--- start of Given data ---

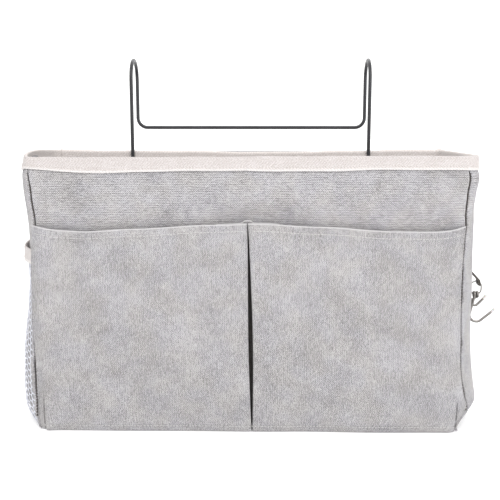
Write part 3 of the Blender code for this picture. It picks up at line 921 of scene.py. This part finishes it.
def front_pockets():
    """One cloth over the lower front: two faces, and between them an inverted pleat behind the gap."""
    rows, foot_rows = 110, 10
    foot, hem = 0.0006, 0.0078
    near_foot = np.linspace(0, 0.04, foot_rows)[:-1]
    level_share = np.concatenate([near_foot, np.linspace(0.04, 1.0, rows - foot_rows + 1)])
    tuck_deep, fold = 0.026, 0.0007
    # How far in front of the panel the faces stand at the gap, and the cloth tucked behind them
    face_level, back_level = 0.0067, 0.0041
    steps = np.radians(np.linspace(-90, 90, 7))

    def turn_back(x, width, front_level, behind_level):
        """The cloth's turn round a fold, from one level to the one behind it."""
        middle, radius = (front_level + behind_level) / 2, (front_level - behind_level) / 2
        return joined(x + width * np.cos(steps), FRONT - middle + radius * np.sin(steps))

    grid = []
    for share in level_share:
        z_mid = foot + share * (POCKET_TOP - foot)
        centre, gap = float(pleat_centre(z_mid)), float(pleat_gap(z_mid)) / 2
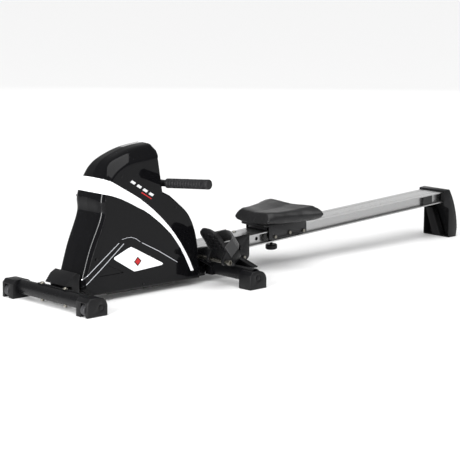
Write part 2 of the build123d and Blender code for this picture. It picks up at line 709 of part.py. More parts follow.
with BuildPart() as casing:
    add(casing_solid(0))
    add(casing_solid(CASE_WALL), mode=Mode.SUBTRACT)
    with BuildSketch(Plane.XY):
        with Locations((st(340), 0)):
            Rectangle(560, 2 * (CASE_HALF - CASE_WALL))
    extrude(amount=34, mode=Mode.SUBTRACT)
    with BuildSketch(Plane.XY):
        with Locations((st(340), 0)):
            Rectangle(700, 51)
    extrude(amount=BEAM_Z + 20.5, mode=Mode.SUBTRACT)
    with BuildSketch(rail_section(-270)):
        with Locations((0, RAIL_HEIGHT / 2)):
            Rectangle(2 * (PLATE_IN + PLATE_T) + 1, RAIL_HEIGHT + 14)
    extrude(amount=70, mode=Mode.SUBTRACT)
    with BuildSketch(Plane.YZ.offset(st(395))):
        with Locations((0, GUIDE_Z + GUIDE_R + 1)):
            Rectangle(36, 12)
    extrude(amount=40, mode=Mode.SUBTRACT)

for keep, name in ((Keep.TOP, "left"), (Keep.BOTTOM, "right")):
    with BuildPart() as half_case:
        add(casing.part)
        split(bisect_by=Plane.XZ, keep=keep)
    save(half_case.part, f"casing_{name}")

SCREWS = [(340, 452), (235, 420), (164, 347), (479, 290), (125, 150), (330, 39), (570, 63)]
with BuildPart() as casing_screws:
    for x, z in SCREWS:
        for hand in (-1, 1):
            lean = max(0.0, z - SHOULDER_Z) / (CROWN_Z - SHOULDER_Z)
            y_face = CASE_HALF - lean * (CASE_HALF - CROWN_HALF)
            low, high = sorted((hand * (y_face - 1.0), hand * (y_face + 1.2)))
            with BuildSketch(side(high)):
                with Locations((st(x), z)):
                    Circle(4.5)
            extrude(amount=high - low)
with BuildPart() as casing_screws_trimmed:
    add(casing_screws.part)
    add(casing_solid(0), mode=Mode.SUBTRACT)
save(casing_screws_trimmed.part, "casing_screws")

BAND_UP = [(168, 402), (246, 376), (316, 336), (373, 294), (424, 249), (476, 193), (521, 131), (560, 62)]
BAND_LOW = [(547, 62), (499, 145), (454, 201), (402, 246), (359, 279), (302, 310), (231, 345), (152, 372)]
BAND_T = 1.6
with BuildPart() as accent_band:
    for y_out in (CASE_HALF + BAND_T, -CASE_HALF):
        with BuildSketch(side(y_out)):
            with BuildLine():
                upper = Spline(*[(st(x), z) for x, z in BAND_UP])
                lower = Spline(*[(st(x), z) for x, z in BAND_LOW])
                Line(upper @ 1, lower @ 0)
                Line(lower @ 1, upper @ 0)
            make_face()
        extrude(amount=BAND_T)

DIAMOND = [(274, 172), (200, 143), (287, 91), (410, 98)]
with BuildPart() as side_panels:
    for y_out in (CASE_HALF + BAND_T, -CASE_HALF):
        with BuildSketch(side(y_out)):
            with BuildLine():
                Polyline(*[(st(x), z) for x, z in DIAMOND], close=True)
            make_face()
            fillet(vertices(), 9)
        extrude(amount=BAND_T)
with BuildPart() as white_accents:
    add(accent_band.part)
    add(side_panels.part)
save(white_accents.part, "white_accents")

TRIMS = [((84, 96), (221, 195)), ((90, 72), (243, 182)), ((323, 183), (470, 103))]
TRIM_T, TRIM_WIDTH = 1.2, 4.0
with BuildPart() as trim_strips:
    for y_out in (CASE_HALF + TRIM_T, -CASE_HALF):
        for start, end in TRIMS:
            run, rise = end[0] - start[0], end[1] - start[1]
            with BuildSketch(side(y_out)):
                with Locations((st((start[0] + end[0]) / 2), (start[1] + end[1]) / 2)):
                    SlotOverall(math.hypot(run, rise), TRIM_WIDTH, rotation=math.degrees(math.atan2(rise, run)))
            extrude(amount=TRIM_T)
save(trim_strips.part, "trim_strips")

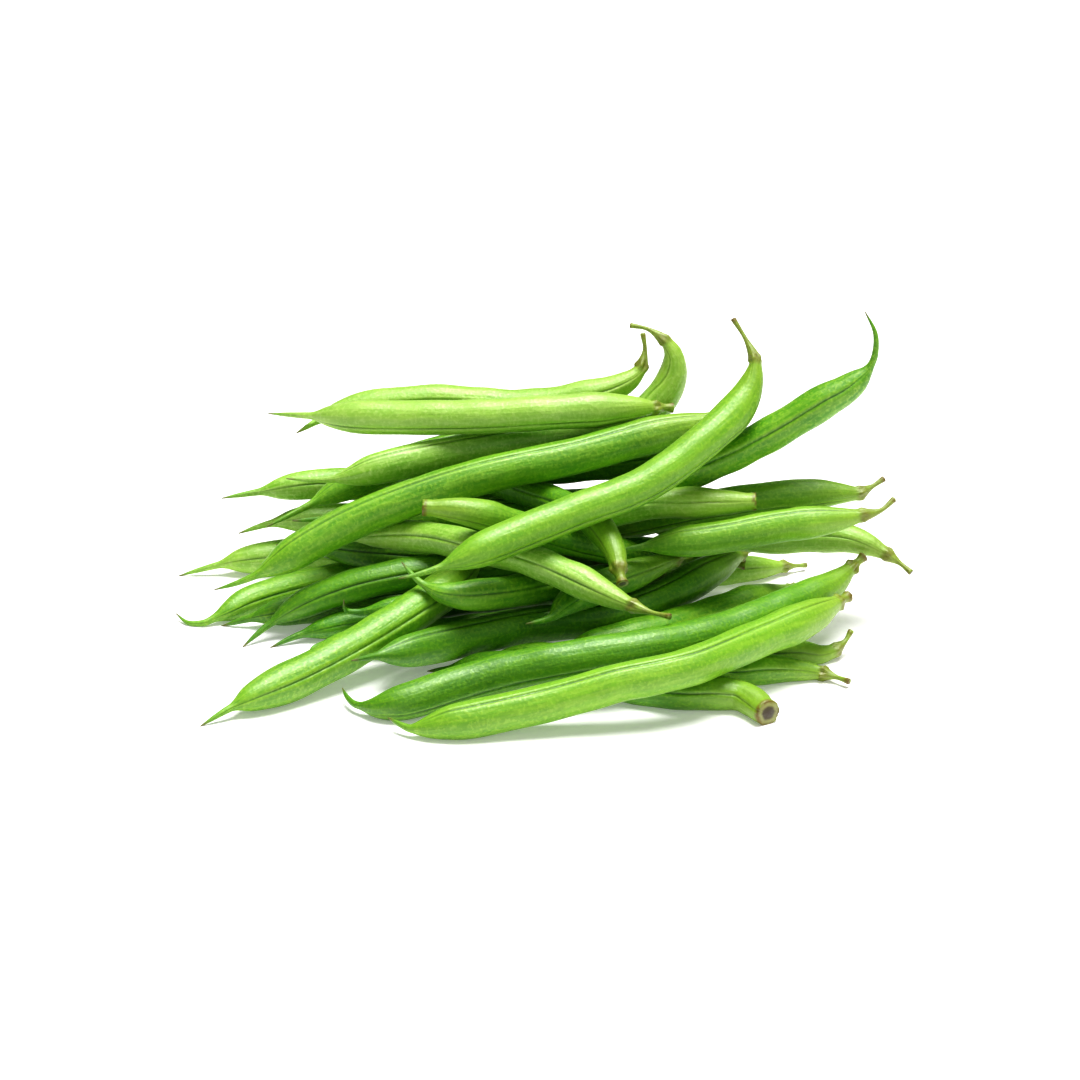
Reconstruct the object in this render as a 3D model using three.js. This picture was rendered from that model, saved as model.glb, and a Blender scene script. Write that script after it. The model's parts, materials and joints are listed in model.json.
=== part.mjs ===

--- end of Given data ---

> [What you have to do]
Set out every line from the material that contains the string "code".

> [Solution to this task]
Write part 3 of the Blender code for this picture. It picks up at line 921 of scene.py. This part finishes it.
Write part 2 of the build123d and Blender code for this picture. It picks up at line 709 of part.py. More parts follow.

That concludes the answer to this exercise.